Copy all of the material below exactly.

- **DATASET EXTRACT**:
-- START --

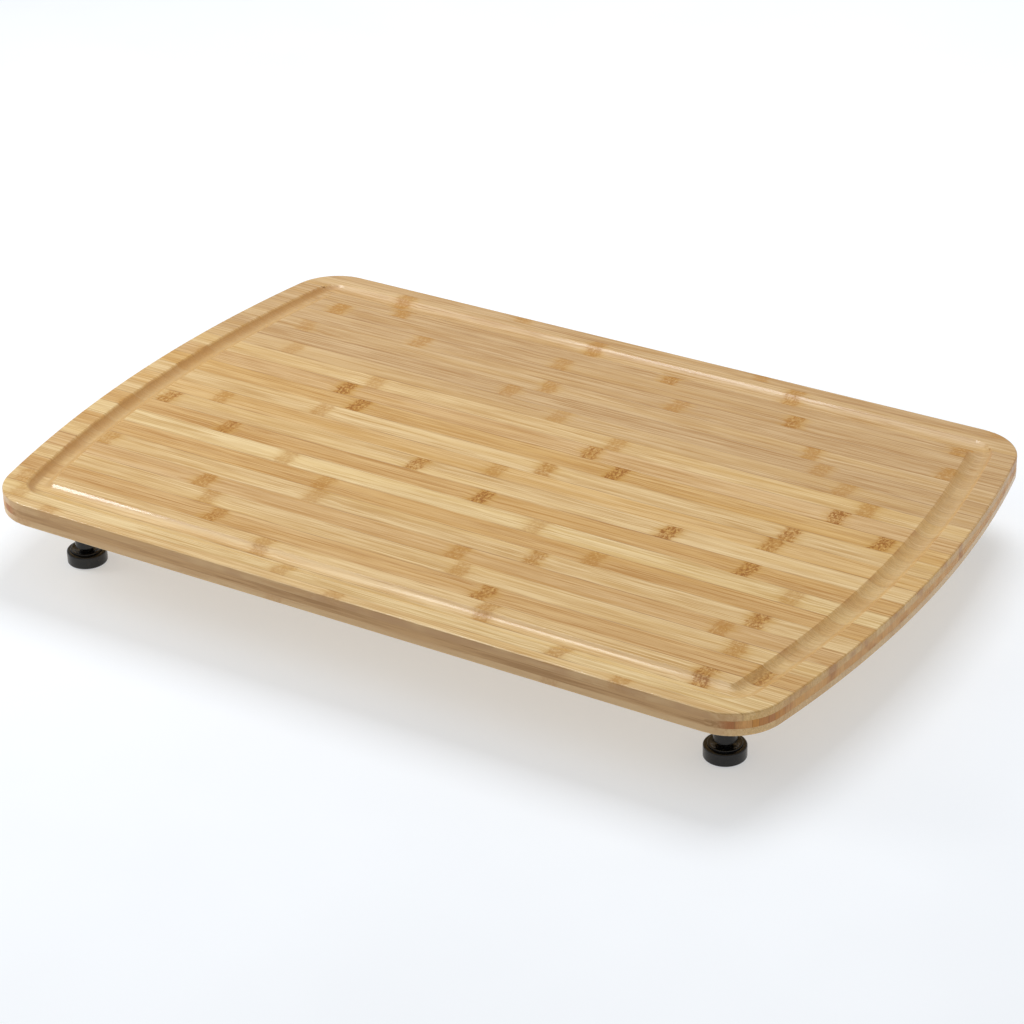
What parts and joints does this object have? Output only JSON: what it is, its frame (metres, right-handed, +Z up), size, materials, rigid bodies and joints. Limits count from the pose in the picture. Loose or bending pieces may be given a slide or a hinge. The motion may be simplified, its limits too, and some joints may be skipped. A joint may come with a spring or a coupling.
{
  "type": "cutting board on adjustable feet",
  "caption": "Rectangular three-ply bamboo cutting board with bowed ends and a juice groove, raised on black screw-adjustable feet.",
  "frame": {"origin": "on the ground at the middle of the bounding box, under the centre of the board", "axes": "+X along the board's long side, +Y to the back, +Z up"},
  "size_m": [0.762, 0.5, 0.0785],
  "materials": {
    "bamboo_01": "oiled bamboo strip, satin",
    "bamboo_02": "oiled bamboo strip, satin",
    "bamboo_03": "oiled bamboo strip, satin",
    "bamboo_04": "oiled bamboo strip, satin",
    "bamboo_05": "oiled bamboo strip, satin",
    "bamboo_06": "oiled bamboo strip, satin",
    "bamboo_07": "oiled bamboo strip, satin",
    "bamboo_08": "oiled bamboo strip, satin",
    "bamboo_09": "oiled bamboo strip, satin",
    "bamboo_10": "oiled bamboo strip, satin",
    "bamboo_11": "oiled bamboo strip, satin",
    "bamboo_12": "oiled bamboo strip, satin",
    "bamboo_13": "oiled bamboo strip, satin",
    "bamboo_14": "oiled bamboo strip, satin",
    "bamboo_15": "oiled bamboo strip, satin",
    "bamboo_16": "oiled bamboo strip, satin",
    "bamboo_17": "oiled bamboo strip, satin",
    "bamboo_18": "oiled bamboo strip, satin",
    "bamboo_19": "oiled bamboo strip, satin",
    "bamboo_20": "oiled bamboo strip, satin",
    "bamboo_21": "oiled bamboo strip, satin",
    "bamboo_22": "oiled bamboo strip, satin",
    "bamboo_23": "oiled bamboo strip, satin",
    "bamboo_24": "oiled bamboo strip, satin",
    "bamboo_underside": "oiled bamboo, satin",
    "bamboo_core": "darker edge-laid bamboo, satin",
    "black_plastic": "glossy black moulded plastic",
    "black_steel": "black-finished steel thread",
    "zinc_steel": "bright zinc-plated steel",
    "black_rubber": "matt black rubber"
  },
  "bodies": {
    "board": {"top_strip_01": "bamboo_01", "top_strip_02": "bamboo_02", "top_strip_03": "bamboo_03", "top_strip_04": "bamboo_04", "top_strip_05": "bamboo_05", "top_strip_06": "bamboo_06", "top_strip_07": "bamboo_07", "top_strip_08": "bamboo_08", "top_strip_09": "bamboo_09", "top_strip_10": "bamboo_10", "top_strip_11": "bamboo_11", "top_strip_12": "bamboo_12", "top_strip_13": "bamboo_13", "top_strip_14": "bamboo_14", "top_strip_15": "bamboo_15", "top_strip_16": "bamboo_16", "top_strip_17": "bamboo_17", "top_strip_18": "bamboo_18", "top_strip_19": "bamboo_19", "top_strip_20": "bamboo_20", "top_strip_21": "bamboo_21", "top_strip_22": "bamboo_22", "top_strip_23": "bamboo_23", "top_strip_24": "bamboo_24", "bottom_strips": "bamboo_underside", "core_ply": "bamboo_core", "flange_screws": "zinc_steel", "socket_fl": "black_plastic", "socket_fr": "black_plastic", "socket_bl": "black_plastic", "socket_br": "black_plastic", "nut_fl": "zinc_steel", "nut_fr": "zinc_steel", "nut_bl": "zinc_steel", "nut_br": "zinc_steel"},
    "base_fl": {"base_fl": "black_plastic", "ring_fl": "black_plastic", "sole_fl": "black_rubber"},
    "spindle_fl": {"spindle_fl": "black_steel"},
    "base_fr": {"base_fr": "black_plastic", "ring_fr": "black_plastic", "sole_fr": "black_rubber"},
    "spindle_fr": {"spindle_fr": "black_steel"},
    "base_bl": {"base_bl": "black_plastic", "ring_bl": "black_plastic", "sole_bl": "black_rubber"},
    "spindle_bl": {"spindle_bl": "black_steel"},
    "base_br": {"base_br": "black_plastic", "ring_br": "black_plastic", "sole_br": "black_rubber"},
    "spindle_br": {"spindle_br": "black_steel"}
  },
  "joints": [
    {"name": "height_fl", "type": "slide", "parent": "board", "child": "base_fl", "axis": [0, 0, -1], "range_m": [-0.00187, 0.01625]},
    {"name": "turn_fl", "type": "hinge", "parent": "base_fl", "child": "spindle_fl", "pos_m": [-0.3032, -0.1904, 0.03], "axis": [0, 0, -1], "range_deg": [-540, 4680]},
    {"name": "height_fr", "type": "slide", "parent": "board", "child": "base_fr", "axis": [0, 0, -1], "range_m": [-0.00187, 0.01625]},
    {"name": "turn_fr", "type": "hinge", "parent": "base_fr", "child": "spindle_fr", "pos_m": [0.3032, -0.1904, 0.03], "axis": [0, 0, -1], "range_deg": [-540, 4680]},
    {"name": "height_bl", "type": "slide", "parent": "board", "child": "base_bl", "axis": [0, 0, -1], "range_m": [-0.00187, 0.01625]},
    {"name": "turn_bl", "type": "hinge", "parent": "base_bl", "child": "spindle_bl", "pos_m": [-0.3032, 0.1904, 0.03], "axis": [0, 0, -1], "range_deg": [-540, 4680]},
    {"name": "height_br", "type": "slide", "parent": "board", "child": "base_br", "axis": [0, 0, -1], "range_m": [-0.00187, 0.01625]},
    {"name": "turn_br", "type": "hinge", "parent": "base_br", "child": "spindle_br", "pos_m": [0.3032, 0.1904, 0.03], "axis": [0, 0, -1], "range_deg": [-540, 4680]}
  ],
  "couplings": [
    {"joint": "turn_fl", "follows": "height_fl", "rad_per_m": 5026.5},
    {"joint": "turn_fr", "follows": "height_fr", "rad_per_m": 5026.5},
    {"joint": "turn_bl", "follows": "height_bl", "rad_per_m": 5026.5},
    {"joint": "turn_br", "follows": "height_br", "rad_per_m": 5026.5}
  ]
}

-- END --

- **OUTPUT OF THE EXERCISE**:
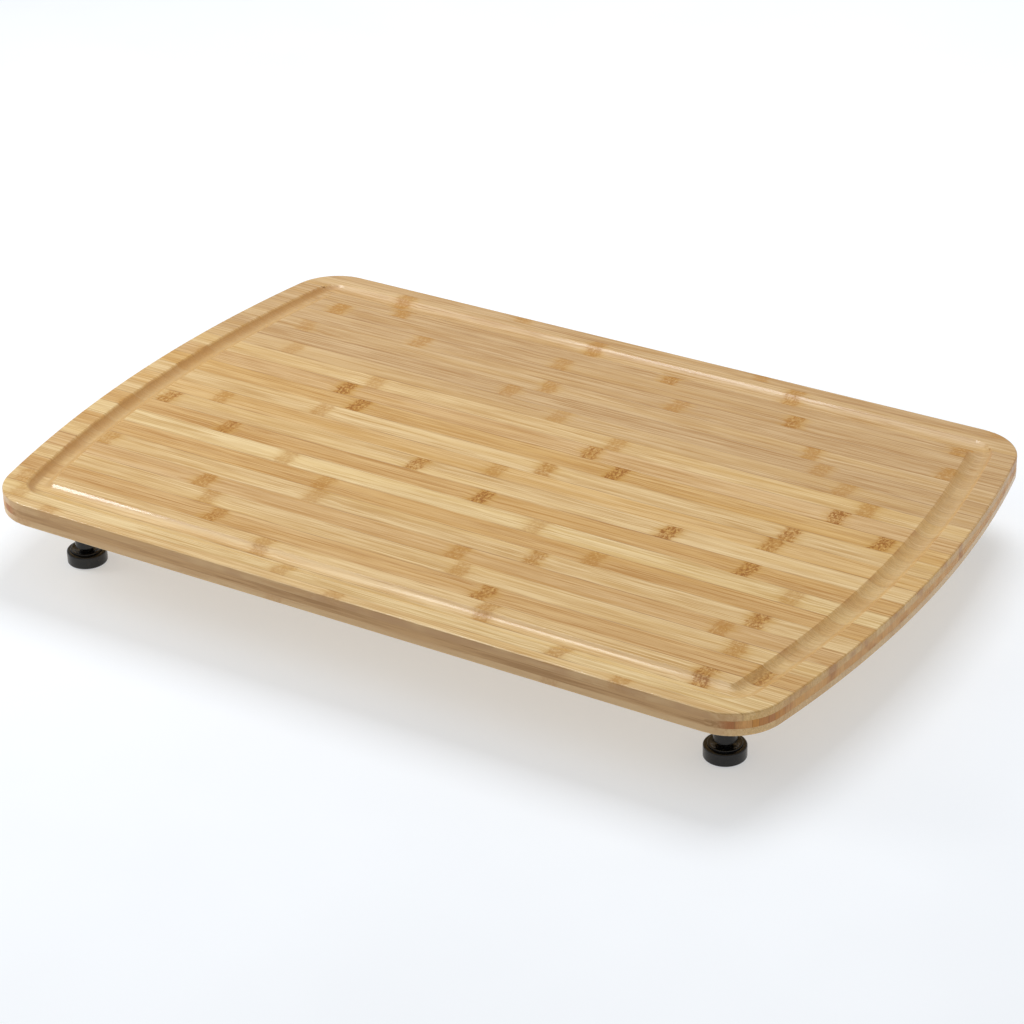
What parts and joints does this object have? Output only JSON: what it is, its frame (metres, right-handed, +Z up), size, materials, rigid bodies and joints. Limits count from the pose in the picture. Loose or bending pieces may be given a slide or a hinge. The motion may be simplified, its limits too, and some joints may be skipped. A joint may come with a spring or a coupling.
{
  "type": "cutting board on adjustable feet",
  "caption": "Rectangular three-ply bamboo cutting board with bowed ends and a juice groove, raised on black screw-adjustable feet.",
  "frame": {"origin": "on the ground at the middle of the bounding box, under the centre of the board", "axes": "+X along the board's long side, +Y to the back, +Z up"},
  "size_m": [0.762, 0.5, 0.0785],
  "materials": {
    "bamboo_01": "oiled bamboo strip, satin",
    "bamboo_02": "oiled bamboo strip, satin",
    "bamboo_03": "oiled bamboo strip, satin",
    "bamboo_04": "oiled bamboo strip, satin",
    "bamboo_05": "oiled bamboo strip, satin",
    "bamboo_06": "oiled bamboo strip, satin",
    "bamboo_07": "oiled bamboo strip, satin",
    "bamboo_08": "oiled bamboo strip, satin",
    "bamboo_09": "oiled bamboo strip, satin",
    "bamboo_10": "oiled bamboo strip, satin",
    "bamboo_11": "oiled bamboo strip, satin",
    "bamboo_12": "oiled bamboo strip, satin",
    "bamboo_13": "oiled bamboo strip, satin",
    "bamboo_14": "oiled bamboo strip, satin",
    "bamboo_15": "oiled bamboo strip, satin",
    "bamboo_16": "oiled bamboo strip, satin",
    "bamboo_17": "oiled bamboo strip, satin",
    "bamboo_18": "oiled bamboo strip, satin",
    "bamboo_19": "oiled bamboo strip, satin",
    "bamboo_20": "oiled bamboo strip, satin",
    "bamboo_21": "oiled bamboo strip, satin",
    "bamboo_22": "oiled bamboo strip, satin",
    "bamboo_23": "oiled bamboo strip, satin",
    "bamboo_24": "oiled bamboo strip, satin",
    "bamboo_underside": "oiled bamboo, satin",
    "bamboo_core": "darker edge-laid bamboo, satin",
    "black_plastic": "glossy black moulded plastic",
    "black_steel": "black-finished steel thread",
    "zinc_steel": "bright zinc-plated steel",
    "black_rubber": "matt black rubber"
  },
  "bodies": {
    "board": {"top_strip_01": "bamboo_01", "top_strip_02": "bamboo_02", "top_strip_03": "bamboo_03", "top_strip_04": "bamboo_04", "top_strip_05": "bamboo_05", "top_strip_06": "bamboo_06", "top_strip_07": "bamboo_07", "top_strip_08": "bamboo_08", "top_strip_09": "bamboo_09", "top_strip_10": "bamboo_10", "top_strip_11": "bamboo_11", "top_strip_12": "bamboo_12", "top_strip_13": "bamboo_13", "top_strip_14": "bamboo_14", "top_strip_15": "bamboo_15", "top_strip_16": "bamboo_16", "top_strip_17": "bamboo_17", "top_strip_18": "bamboo_18", "top_strip_19": "bamboo_19", "top_strip_20": "bamboo_20", "top_strip_21": "bamboo_21", "top_strip_22": "bamboo_22", "top_strip_23": "bamboo_23", "top_strip_24": "bamboo_24", "bottom_strips": "bamboo_underside", "core_ply": "bamboo_core", "flange_screws": "zinc_steel", "socket_fl": "black_plastic", "socket_fr": "black_plastic", "socket_bl": "black_plastic", "socket_br": "black_plastic", "nut_fl": "zinc_steel", "nut_fr": "zinc_steel", "nut_bl": "zinc_steel", "nut_br": "zinc_steel"},
    "base_fl": {"base_fl": "black_plastic", "ring_fl": "black_plastic", "sole_fl": "black_rubber"},
    "spindle_fl": {"spindle_fl": "black_steel"},
    "base_fr": {"base_fr": "black_plastic", "ring_fr": "black_plastic", "sole_fr": "black_rubber"},
    "spindle_fr": {"spindle_fr": "black_steel"},
    "base_bl": {"base_bl": "black_plastic", "ring_bl": "black_plastic", "sole_bl": "black_rubber"},
    "spindle_bl": {"spindle_bl": "black_steel"},
    "base_br": {"base_br": "black_plastic", "ring_br": "black_plastic", "sole_br": "black_rubber"},
    "spindle_br": {"spindle_br": "black_steel"}
  },
  "joints": [
    {"name": "height_fl", "type": "slide", "parent": "board", "child": "base_fl", "axis": [0, 0, -1], "range_m": [-0.00187, 0.01625]},
    {"name": "turn_fl", "type": "hinge", "parent": "base_fl", "child": "spindle_fl", "pos_m": [-0.3032, -0.1904, 0.03], "axis": [0, 0, -1], "range_deg": [-540, 4680]},
    {"name": "height_fr", "type": "slide", "parent": "board", "child": "base_fr", "axis": [0, 0, -1], "range_m": [-0.00187, 0.01625]},
    {"name": "turn_fr", "type": "hinge", "parent": "base_fr", "child": "spindle_fr", "pos_m": [0.3032, -0.1904, 0.03], "axis": [0, 0, -1], "range_deg": [-540, 4680]},
    {"name": "height_bl", "type": "slide", "parent": "board", "child": "base_bl", "axis": [0, 0, -1], "range_m": [-0.00187, 0.01625]},
    {"name": "turn_bl", "type": "hinge", "parent": "base_bl", "child": "spindle_bl", "pos_m": [-0.3032, 0.1904, 0.03], "axis": [0, 0, -1], "range_deg": [-540, 4680]},
    {"name": "height_br", "type": "slide", "parent": "board", "child": "base_br", "axis": [0, 0, -1], "range_m": [-0.00187, 0.01625]},
    {"name": "turn_br", "type": "hinge", "parent": "base_br", "child": "spindle_br", "pos_m": [0.3032, 0.1904, 0.03], "axis": [0, 0, -1], "range_deg": [-540, 4680]}
  ],
  "couplings": [
    {"joint": "turn_fl", "follows": "height_fl", "rad_per_m": 5026.5},
    {"joint": "turn_fr", "follows": "height_fr", "rad_per_m": 5026.5},
    {"joint": "turn_bl", "follows": "height_bl", "rad_per_m": 5026.5},
    {"joint": "turn_br", "follows": "height_br", "rad_per_m": 5026.5}
  ]
}